# start of RECORDED DATA

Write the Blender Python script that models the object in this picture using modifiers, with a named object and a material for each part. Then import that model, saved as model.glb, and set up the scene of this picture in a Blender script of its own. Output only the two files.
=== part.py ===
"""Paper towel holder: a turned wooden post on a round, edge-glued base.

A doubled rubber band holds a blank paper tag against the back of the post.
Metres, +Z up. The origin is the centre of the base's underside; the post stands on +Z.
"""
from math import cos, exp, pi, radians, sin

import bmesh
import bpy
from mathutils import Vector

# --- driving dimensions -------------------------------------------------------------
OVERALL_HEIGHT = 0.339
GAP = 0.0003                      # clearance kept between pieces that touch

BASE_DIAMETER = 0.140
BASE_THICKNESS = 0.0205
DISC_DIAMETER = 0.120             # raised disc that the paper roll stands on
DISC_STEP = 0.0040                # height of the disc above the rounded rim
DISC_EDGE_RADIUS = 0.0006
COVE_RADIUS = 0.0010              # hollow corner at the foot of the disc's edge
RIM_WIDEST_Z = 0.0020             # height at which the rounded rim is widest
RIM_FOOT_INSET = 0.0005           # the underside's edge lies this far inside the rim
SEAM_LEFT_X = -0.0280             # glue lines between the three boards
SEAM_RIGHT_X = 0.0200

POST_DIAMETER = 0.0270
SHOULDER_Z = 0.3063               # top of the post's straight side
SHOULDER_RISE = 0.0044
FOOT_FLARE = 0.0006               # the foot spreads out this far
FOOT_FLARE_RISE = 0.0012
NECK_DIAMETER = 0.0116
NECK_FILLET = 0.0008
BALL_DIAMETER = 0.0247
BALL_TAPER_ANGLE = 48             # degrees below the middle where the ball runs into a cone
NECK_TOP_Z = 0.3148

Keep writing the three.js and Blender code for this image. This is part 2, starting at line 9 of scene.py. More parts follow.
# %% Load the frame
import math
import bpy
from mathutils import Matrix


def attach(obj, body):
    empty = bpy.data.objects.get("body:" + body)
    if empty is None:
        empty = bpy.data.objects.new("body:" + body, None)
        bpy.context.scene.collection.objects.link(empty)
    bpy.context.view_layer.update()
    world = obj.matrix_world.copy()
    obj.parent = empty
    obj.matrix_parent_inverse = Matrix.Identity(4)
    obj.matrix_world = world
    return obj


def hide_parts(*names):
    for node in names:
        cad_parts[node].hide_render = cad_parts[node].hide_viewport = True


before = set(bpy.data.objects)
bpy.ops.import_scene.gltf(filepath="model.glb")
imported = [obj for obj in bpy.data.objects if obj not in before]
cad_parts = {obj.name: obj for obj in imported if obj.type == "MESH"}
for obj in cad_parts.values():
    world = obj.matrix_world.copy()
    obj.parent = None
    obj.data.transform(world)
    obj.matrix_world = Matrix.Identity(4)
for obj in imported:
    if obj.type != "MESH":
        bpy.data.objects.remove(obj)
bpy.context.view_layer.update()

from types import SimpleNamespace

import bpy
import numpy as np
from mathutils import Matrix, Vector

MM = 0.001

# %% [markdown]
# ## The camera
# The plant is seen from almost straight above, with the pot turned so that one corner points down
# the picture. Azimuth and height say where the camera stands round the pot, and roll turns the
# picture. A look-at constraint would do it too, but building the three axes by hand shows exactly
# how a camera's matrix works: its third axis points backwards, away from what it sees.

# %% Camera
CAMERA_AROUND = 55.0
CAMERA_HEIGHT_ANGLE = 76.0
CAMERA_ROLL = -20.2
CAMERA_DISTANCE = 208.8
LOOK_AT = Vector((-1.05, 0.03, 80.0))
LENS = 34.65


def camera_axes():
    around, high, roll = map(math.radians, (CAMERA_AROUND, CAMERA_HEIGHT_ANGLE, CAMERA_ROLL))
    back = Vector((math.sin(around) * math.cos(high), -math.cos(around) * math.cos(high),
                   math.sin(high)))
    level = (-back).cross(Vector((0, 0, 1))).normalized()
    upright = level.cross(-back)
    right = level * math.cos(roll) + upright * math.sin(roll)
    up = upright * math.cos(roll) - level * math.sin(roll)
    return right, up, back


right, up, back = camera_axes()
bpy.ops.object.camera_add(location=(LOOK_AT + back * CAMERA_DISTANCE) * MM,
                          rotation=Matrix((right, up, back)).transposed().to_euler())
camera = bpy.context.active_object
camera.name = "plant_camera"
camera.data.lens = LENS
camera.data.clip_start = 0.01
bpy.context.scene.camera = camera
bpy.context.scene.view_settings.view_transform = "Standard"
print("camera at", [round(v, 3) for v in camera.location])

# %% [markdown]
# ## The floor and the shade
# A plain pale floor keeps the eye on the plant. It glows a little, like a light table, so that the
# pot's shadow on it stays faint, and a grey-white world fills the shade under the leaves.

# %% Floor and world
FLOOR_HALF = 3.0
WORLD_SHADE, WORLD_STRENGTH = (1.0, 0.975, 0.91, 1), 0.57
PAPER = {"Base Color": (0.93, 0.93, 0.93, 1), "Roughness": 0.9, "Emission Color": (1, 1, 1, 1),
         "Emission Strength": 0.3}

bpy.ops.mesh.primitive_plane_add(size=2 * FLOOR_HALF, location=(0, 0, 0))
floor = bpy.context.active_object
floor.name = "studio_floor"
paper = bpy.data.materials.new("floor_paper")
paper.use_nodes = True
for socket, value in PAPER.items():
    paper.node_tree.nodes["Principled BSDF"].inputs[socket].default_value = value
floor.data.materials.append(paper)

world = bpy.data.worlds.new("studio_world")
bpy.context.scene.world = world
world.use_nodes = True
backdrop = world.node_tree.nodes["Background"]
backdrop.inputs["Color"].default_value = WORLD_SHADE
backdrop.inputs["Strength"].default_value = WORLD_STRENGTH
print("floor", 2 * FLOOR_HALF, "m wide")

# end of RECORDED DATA

WHAT IS NEEDED -
Type out the whole listing above again, exactly as it stands.

RESULT BELOW -
Write the Blender Python script that models the object in this picture using modifiers, with a named object and a material for each part. Then import that model, saved as model.glb, and set up the scene of this picture in a Blender script of its own. Output only the two files.
=== part.py ===
"""Paper towel holder: a turned wooden post on a round, edge-glued base.

A doubled rubber band holds a blank paper tag against the back of the post.
Metres, +Z up. The origin is the centre of the base's underside; the post stands on +Z.
"""
from math import cos, exp, pi, radians, sin

import bmesh
import bpy
from mathutils import Vector

# --- driving dimensions -------------------------------------------------------------
OVERALL_HEIGHT = 0.339
GAP = 0.0003                      # clearance kept between pieces that touch

BASE_DIAMETER = 0.140
BASE_THICKNESS = 0.0205
DISC_DIAMETER = 0.120             # raised disc that the paper roll stands on
DISC_STEP = 0.0040                # height of the disc above the rounded rim
DISC_EDGE_RADIUS = 0.0006
COVE_RADIUS = 0.0010              # hollow corner at the foot of the disc's edge
RIM_WIDEST_Z = 0.0020             # height at which the rounded rim is widest
RIM_FOOT_INSET = 0.0005           # the underside's edge lies this far inside the rim
SEAM_LEFT_X = -0.0280             # glue lines between the three boards
SEAM_RIGHT_X = 0.0200

POST_DIAMETER = 0.0270
SHOULDER_Z = 0.3063               # top of the post's straight side
SHOULDER_RISE = 0.0044
FOOT_FLARE = 0.0006               # the foot spreads out this far
FOOT_FLARE_RISE = 0.0012
NECK_DIAMETER = 0.0116
NECK_FILLET = 0.0008
BALL_DIAMETER = 0.0247
BALL_TAPER_ANGLE = 48             # degrees below the middle where the ball runs into a cone
NECK_TOP_Z = 0.3148

Keep writing the three.js and Blender code for this image. This is part 2, starting at line 9 of scene.py. More parts follow.
# %% Load the frame
import math
import bpy
from mathutils import Matrix


def attach(obj, body):
    empty = bpy.data.objects.get("body:" + body)
    if empty is None:
        empty = bpy.data.objects.new("body:" + body, None)
        bpy.context.scene.collection.objects.link(empty)
    bpy.context.view_layer.update()
    world = obj.matrix_world.copy()
    obj.parent = empty
    obj.matrix_parent_inverse = Matrix.Identity(4)
    obj.matrix_world = world
    return obj


def hide_parts(*names):
    for node in names:
        cad_parts[node].hide_render = cad_parts[node].hide_viewport = True


before = set(bpy.data.objects)
bpy.ops.import_scene.gltf(filepath="model.glb")
imported = [obj for obj in bpy.data.objects if obj not in before]
cad_parts = {obj.name: obj for obj in imported if obj.type == "MESH"}
for obj in cad_parts.values():
    world = obj.matrix_world.copy()
    obj.parent = None
    obj.data.transform(world)
    obj.matrix_world = Matrix.Identity(4)
for obj in imported:
    if obj.type != "MESH":
        bpy.data.objects.remove(obj)
bpy.context.view_layer.update()

from types import SimpleNamespace

import bpy
import numpy as np
from mathutils import Matrix, Vector

MM = 0.001

# %% [markdown]
# ## The camera
# The plant is seen from almost straight above, with the pot turned so that one corner points down
# the picture. Azimuth and height say where the camera stands round the pot, and roll turns the
# picture. A look-at constraint would do it too, but building the three axes by hand shows exactly
# how a camera's matrix works: its third axis points backwards, away from what it sees.

# %% Camera
CAMERA_AROUND = 55.0
CAMERA_HEIGHT_ANGLE = 76.0
CAMERA_ROLL = -20.2
CAMERA_DISTANCE = 208.8
LOOK_AT = Vector((-1.05, 0.03, 80.0))
LENS = 34.65


def camera_axes():
    around, high, roll = map(math.radians, (CAMERA_AROUND, CAMERA_HEIGHT_ANGLE, CAMERA_ROLL))
    back = Vector((math.sin(around) * math.cos(high), -math.cos(around) * math.cos(high),
                   math.sin(high)))
    level = (-back).cross(Vector((0, 0, 1))).normalized()
    upright = level.cross(-back)
    right = level * math.cos(roll) + upright * math.sin(roll)
    up = upright * math.cos(roll) - level * math.sin(roll)
    return right, up, back


right, up, back = camera_axes()
bpy.ops.object.camera_add(location=(LOOK_AT + back * CAMERA_DISTANCE) * MM,
                          rotation=Matrix((right, up, back)).transposed().to_euler())
camera = bpy.context.active_object
camera.name = "plant_camera"
camera.data.lens = LENS
camera.data.clip_start = 0.01
bpy.context.scene.camera = camera
bpy.context.scene.view_settings.view_transform = "Standard"
print("camera at", [round(v, 3) for v in camera.location])

# %% [markdown]
# ## The floor and the shade
# A plain pale floor keeps the eye on the plant. It glows a little, like a light table, so that the
# pot's shadow on it stays faint, and a grey-white world fills the shade under the leaves.

# %% Floor and world
FLOOR_HALF = 3.0
WORLD_SHADE, WORLD_STRENGTH = (1.0, 0.975, 0.91, 1), 0.57
PAPER = {"Base Color": (0.93, 0.93, 0.93, 1), "Roughness": 0.9, "Emission Color": (1, 1, 1, 1),
         "Emission Strength": 0.3}

bpy.ops.mesh.primitive_plane_add(size=2 * FLOOR_HALF, location=(0, 0, 0))
floor = bpy.context.active_object
floor.name = "studio_floor"
paper = bpy.data.materials.new("floor_paper")
paper.use_nodes = True
for socket, value in PAPER.items():
    paper.node_tree.nodes["Principled BSDF"].inputs[socket].default_value = value
floor.data.materials.append(paper)

world = bpy.data.worlds.new("studio_world")
bpy.context.scene.world = world
world.use_nodes = True
backdrop = world.node_tree.nodes["Background"]
backdrop.inputs["Color"].default_value = WORLD_SHADE
backdrop.inputs["Strength"].default_value = WORLD_STRENGTH
print("floor", 2 * FLOOR_HALF, "m wide")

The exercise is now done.